Awards
- Fulbright Award - 2005
- Scotland
- Titled Professor - 2001 - 2002
- Ruth N. Halls Professor of English
- Guggenheim Fellow - 1991
Kenneth Richard Johnston is the Ruth N. Halls Professor Emeritus of English in the College of Arts and Sciences at IU Bloomington. He earned a B.A. from Augustana College in 1959, a M.A. from the University of Chicago Divinity School in 1961, a M.A. from Yale University in 1962, and a Ph.D. from Yale University in 1966. He joined IU's faculty in 1966 as an assistant professor of English, was promoted to associate professor in 1970, and full professor in 1975. He also served as associate dean of the College of Arts and Sciences from 1973-1975, chair of the Department of English from 1994-2001, and was named Ruth N. Halls Professor of English in 2001. Johnston also taught at Colorado, Bucharest, and Georgetown universities. During most of his career, he focused his studies on Wordsworth; however, in recent years, he branched out to that of the British 1790s. Johnston retired from IU Bloomington in May 2002 with the title of professor emeritus.

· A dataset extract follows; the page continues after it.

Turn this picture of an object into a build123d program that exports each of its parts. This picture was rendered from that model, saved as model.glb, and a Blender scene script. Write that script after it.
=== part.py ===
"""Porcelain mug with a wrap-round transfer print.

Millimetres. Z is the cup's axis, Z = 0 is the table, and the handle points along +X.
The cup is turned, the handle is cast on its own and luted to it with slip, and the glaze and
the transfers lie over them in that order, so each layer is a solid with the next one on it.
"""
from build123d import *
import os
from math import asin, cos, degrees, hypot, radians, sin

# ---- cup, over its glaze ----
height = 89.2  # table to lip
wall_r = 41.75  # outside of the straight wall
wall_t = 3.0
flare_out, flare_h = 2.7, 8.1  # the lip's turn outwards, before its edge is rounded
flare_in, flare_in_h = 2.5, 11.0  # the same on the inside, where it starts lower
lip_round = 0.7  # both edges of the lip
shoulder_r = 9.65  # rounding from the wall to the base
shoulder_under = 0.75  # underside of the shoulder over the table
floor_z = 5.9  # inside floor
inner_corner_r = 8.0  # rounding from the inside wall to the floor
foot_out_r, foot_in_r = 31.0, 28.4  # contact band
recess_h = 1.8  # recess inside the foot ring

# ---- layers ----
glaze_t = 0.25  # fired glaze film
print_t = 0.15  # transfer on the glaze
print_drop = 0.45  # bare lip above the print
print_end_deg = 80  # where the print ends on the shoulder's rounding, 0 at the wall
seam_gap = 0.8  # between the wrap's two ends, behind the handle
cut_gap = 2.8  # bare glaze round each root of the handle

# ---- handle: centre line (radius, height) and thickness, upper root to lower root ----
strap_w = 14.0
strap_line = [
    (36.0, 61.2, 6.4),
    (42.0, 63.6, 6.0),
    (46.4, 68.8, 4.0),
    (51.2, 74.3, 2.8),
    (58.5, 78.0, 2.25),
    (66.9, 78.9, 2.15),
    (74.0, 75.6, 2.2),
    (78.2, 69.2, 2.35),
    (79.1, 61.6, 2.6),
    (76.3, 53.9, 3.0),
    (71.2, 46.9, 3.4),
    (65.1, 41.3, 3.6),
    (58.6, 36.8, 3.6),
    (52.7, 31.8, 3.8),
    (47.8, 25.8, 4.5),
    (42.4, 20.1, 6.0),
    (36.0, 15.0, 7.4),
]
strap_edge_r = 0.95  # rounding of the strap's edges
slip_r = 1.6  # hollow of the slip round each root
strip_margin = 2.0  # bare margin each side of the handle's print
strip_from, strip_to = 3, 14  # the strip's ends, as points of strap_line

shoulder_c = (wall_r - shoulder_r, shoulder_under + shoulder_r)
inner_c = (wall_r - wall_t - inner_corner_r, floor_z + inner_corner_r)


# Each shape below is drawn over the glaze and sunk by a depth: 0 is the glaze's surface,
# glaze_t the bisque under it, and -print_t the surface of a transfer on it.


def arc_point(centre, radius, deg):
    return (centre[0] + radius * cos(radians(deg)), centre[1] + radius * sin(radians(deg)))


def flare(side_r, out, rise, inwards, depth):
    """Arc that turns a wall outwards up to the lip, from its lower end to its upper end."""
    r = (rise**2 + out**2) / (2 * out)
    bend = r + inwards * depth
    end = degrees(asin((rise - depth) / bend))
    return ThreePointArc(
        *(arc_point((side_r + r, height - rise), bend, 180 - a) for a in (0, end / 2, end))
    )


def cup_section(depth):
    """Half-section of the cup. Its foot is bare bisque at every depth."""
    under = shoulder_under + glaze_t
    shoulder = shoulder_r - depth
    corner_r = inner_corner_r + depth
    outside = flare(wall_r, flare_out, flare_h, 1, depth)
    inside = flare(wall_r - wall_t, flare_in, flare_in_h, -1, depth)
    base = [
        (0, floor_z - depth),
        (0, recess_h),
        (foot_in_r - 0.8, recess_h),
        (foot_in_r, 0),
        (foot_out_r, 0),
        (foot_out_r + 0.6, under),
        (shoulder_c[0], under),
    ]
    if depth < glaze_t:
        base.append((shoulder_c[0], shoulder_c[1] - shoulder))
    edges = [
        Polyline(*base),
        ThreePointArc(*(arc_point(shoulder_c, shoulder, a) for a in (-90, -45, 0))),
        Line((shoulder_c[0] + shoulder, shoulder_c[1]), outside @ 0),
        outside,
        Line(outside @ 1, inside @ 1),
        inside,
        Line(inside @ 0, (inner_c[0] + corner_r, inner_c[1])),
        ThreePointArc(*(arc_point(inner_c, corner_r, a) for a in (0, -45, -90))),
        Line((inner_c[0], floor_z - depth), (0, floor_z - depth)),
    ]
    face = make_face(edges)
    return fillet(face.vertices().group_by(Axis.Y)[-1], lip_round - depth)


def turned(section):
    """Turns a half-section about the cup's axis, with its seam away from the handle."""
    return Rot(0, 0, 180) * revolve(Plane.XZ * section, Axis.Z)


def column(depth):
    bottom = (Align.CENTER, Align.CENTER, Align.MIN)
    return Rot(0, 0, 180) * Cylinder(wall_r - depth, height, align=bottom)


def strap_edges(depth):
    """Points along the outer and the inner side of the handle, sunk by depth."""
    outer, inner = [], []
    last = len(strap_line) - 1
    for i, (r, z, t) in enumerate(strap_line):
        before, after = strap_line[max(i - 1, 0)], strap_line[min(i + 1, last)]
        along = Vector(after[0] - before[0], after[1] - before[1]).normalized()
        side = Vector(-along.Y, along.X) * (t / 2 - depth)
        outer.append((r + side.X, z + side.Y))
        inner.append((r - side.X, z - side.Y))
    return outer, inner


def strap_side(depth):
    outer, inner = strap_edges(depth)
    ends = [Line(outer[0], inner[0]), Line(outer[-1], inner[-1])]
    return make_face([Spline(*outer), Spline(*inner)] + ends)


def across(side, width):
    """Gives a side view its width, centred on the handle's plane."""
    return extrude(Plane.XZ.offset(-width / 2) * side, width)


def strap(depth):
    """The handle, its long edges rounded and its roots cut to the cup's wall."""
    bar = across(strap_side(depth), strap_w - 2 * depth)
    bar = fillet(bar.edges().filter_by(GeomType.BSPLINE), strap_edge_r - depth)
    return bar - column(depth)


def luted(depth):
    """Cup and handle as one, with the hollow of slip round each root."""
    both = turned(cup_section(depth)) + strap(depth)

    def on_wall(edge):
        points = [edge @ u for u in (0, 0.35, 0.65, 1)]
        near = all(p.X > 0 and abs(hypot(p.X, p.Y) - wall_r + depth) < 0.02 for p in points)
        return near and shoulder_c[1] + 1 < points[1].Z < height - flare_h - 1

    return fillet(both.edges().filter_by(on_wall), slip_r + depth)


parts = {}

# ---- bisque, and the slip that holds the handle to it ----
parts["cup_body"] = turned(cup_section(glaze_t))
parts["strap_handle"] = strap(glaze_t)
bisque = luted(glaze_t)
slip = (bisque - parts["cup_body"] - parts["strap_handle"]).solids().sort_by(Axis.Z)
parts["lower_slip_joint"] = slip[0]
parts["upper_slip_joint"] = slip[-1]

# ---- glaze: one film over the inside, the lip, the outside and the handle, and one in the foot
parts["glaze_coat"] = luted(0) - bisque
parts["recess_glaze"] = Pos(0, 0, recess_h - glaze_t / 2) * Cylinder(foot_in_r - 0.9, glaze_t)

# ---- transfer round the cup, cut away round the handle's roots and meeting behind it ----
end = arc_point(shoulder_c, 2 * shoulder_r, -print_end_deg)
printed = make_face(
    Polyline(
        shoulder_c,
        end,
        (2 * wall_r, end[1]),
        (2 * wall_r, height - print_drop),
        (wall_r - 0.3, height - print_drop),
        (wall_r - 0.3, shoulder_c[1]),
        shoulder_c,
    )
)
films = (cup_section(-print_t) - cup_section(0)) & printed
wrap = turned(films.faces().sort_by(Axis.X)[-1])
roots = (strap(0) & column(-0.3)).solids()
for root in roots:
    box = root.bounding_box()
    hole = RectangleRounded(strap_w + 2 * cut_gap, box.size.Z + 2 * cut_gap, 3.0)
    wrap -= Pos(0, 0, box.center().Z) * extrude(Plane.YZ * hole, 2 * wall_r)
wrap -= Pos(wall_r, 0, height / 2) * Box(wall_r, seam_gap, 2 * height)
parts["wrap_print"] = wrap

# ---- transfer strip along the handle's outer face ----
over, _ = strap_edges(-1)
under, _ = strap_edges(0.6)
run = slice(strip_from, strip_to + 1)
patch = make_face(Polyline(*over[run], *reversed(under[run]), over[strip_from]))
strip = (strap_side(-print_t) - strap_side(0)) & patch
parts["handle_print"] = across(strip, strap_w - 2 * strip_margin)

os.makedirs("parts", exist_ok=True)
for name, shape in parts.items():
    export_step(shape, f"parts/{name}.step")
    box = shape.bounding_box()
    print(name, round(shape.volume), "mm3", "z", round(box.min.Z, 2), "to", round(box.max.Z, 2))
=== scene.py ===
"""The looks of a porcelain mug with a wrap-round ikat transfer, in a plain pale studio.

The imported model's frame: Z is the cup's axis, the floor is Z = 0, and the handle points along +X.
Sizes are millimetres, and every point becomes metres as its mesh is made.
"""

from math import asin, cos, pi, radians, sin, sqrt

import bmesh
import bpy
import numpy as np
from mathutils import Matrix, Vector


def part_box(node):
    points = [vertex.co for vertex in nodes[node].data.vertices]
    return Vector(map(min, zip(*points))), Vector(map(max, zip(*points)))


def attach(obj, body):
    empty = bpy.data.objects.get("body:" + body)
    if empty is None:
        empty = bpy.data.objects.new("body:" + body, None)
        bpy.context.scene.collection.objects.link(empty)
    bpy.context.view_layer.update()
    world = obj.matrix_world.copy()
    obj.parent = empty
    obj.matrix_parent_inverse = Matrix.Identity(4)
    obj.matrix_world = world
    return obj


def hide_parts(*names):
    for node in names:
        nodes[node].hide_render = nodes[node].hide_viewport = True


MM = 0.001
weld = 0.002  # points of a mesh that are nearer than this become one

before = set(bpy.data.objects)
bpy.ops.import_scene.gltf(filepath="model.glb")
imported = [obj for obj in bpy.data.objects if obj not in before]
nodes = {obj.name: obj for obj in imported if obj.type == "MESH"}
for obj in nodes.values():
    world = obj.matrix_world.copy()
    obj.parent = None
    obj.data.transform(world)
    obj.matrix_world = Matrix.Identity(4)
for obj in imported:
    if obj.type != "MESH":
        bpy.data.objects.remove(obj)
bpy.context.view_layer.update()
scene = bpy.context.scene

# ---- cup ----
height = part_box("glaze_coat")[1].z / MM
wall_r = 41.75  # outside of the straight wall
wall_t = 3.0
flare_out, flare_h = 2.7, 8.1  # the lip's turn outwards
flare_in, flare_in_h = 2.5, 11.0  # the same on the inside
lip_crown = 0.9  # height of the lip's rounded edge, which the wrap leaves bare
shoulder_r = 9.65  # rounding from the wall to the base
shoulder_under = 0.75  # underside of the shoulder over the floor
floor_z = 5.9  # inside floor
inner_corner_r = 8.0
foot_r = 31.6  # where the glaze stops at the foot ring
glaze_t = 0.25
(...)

Among many awards, Johnston received a Guggenheim Foundation Fellowship in 1991-1992 and served as a Distinguished Fulbright Fellow in the United Kingdom in 2005. He served as a Mellon Foundation Emeritus Fellow (UK) in 2006-2007 and 2009-2011, as well as a fellow of the Institute for Advanced Studies in Humanities at the University of Edinburg in 1998, and also received funding from the National Endowment for the Humanities. Johnston was the recipient of a Distinguished Teaching Award from Indiana University in 1973 and was named a Distinguished Scholar by Keats-Shelley Association of America in 2016.